International students are generally satisfied with the equipment of classrooms and laboratories (89 %) and the quality of study materials (84 %), although there is a relatively large difference between students studying in English (74% satisfaction with study materials) and Czech (88% satisfaction). Students are slightly less satisfied with faculty staff approach to their needs (75 %) – again, students studying in English are slightly less satisfied (64 % compared to 79 % of students studying in Czech) –, and also with the interconnectedness to work experience in the study programme (70% of students are satisfied or rather satisfied). “Generally, Slovak students are among the most satisfied, which may be caused mainly by linguistic and cultural proximity and similarity of the Czech and Slovak higher education systems. On the contrary, German students are the least satisfied,” Jakub Tesař, Head of the DZS higher education department explained.

Three quarters of foreign students (74 %) evaluate the share of high-quality teachers at their university as 70 % or higher. If we compare these results with the satisfaction with the quality of teaching based on the pan-European Eurostudent research , according to which a quarter of Czech students are rather dissatisfied with the quality of teaching, the overall satisfaction of foreign students is slightly higher. The best rated study fields are law, information and communication technology, and art.
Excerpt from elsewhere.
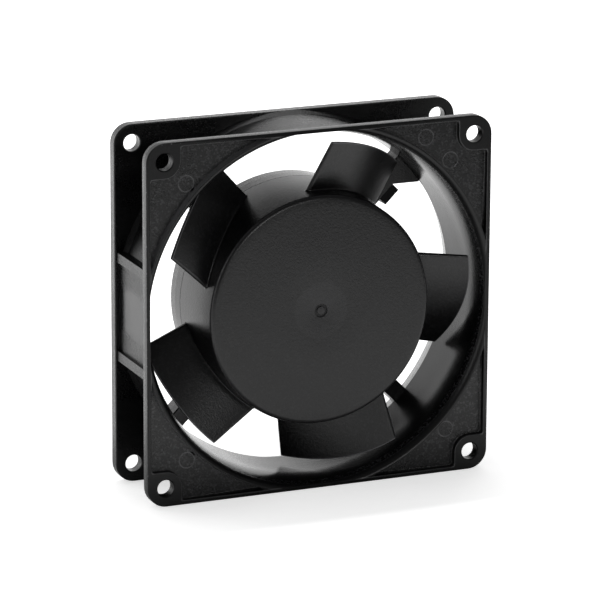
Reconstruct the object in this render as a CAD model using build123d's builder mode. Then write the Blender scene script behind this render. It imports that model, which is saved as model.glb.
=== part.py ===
from build123d import *
from math import asin, cos, degrees, radians, sin, sqrt
import os

os.makedirs("parts", exist_ok=True)

# Axial cooling fan. Sizes are in millimetres. The fan stands on two edges of its
# frame: X is to the right, Z is up, and air enters at the front, which faces -Y.
# Depths are measured backwards from the front of the frame.

# Frame outline and mounting holes
frame_width = 92.0
frame_depth = 25.4
flange_thickness = 3.05
corner_radius = 5.0
edge_rounding = 0.35
hole_inset = 4.75
hole_diameter = 4.3
hole_chamfer = 0.25

# Air passage
side_wall = 2.4
tip_clearance = 1.5
throat_draft = 0.4
throat_depth = 4.5
lip_width = 2.7
lip_land = 0.2
bead_slope = 0.7
exit_start = 20.4
exit_flare = 1.4
tube_wall = 1.7
cove_height = 0.65
cove_length = 2.0

# Front face
rim_width = 1.1
pocket_depth = 1.6
pad_radius = 4.2
pad_root_radius = 1.0
pocket_root_radius = 0.25
pin_mark_radius = 2.1
pin_mark_groove = 0.2
pin_mark_depth = 0.12
pin_mark_inset = 10.9
upper_mark_left = 17.3
upper_mark_drop = 4.9
insert_radius = 2.0
insert_depth = 0.25
insert_inset_x = 10.6
insert_inset_y = 11.2
insert_bar_width = 0.6

# Ribs and flat panels on the left and right of the tube
rib_reach = 0.75
rib_height = 2.5
panel_height = 22.8
panel_wall = 1.1

# Motor base, struts and bearing tube
base_height = 6.2
base_gap = 0.6
base_wall = 1.5
base_floor = 1.8
strut_count = 4
strut_angle = 45.0
strut_width = 4.3
strut_depth = 5.7
strut_edge_radius = 0.3
strut_end_cover = 0.1
bearing_tube_wall = 2.0
bearing_shoulder = 1.1

# Wire channel in the upper right strut, and the pocket of the terminal block
channel_width = 2.4
channel_depth = 3.7
channel_overrun = 1.84
gusset_margin = 0.4
gusset_groove = 0.4
gusset_groove_depth = 0.6
gusset_groove_run = 1.0
pocket_skin = 1.2
block_inset = 16.4
block_neck_rise = 0.7
block_neck_height = 4.9
block_head_inset = 8.4
block_head_drop = 15.65
block_head_height = 9.0
block_head_length = 2.6
block_setback = 0.2

# Spade terminals
spade_width = 2.8
spade_thickness = 0.5
spade_pitch = 5.0
spade_inset = 0.2
spade_grip = 2.0
spade_hole_radius = 0.65
spade_chamfer = 0.6

# Leads and the cover of their channel
lead_radius = 0.55
lead_pitch = 1.2
lead_bend_radius = 1.6
lead_clearance = 0.1
lead_drop = 3.95
cover_thickness = 1.2
cover_base_gap = 0.4
cover_block_gap = 0.05
lug_gap = 0.2
lug_length = 5.0
lug_reach = 2.35
lug_front = 20.2

# Hub of the impeller
hub_radius = 29.2
hub_draft = 0.8
hub_edge_radius = 1.2
hub_wall = 1.2
hub_face = 1.6
hub_lip = 0.6
gate_ring_radius = 1.7
gate_pin_radius = 1.0
gate_depth = 0.35

# Blades: tangential and depth places of the front of the blade, at two stations out
# from the axis. Lead is the edge at the front, trail the edge at the back, whose
# depth is given as what is left between it and the back of the hub.
blade_count = 5
blade_angle = 67.5
blade_root_station = 27.6
blade_tip_station = 40.2
blade_root_lead = (12.3, 4.6)
blade_root_middle = (0.6, 8.5)
blade_root_trail = (-11.0, 2.9)
blade_tip_lead = (12.2, 2.0)
blade_tip_middle = (-0.4, 6.8)
blade_tip_trail = (-12.9, 2.6)
blade_root_thickness = 1.5
blade_tip_thickness = 1.1
blade_overrun = 3.0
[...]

Satisfaction with the students’ Czech experience is reflected in their willingness to recommend study in the Czech Republic to their friends and acquaintances. While Slovak students are generally satisfied and are therefore inclined to do so (97%), students from Western Europe are slightly less inclined to recommend study in the Czech Republic (75%), as are the students from India or the Middle East (76%). However, in general, 9 out of 10 foreign students would recommend study in the Czech Republic.

Integration of foreign students into the Czech community

We can argue that about two thirds of foreign students are successfully integrated among Czech students. Naturally, inclusion is easier for students from Slovakia; students from other countries, and especially those studying in English programmes, feel integrated rather in the community of foreign students than in the Czech student community. More than half (54%) of the students from other countries than Slovakia do not feel included among other Czech students.
A number of other aspects of living and studying in the Czech Republic were examined by the research and it‘s results were provided to the Ministry of Education, Youth and Sports and to the universities participating in the survey to help them in their internationalization concept creation.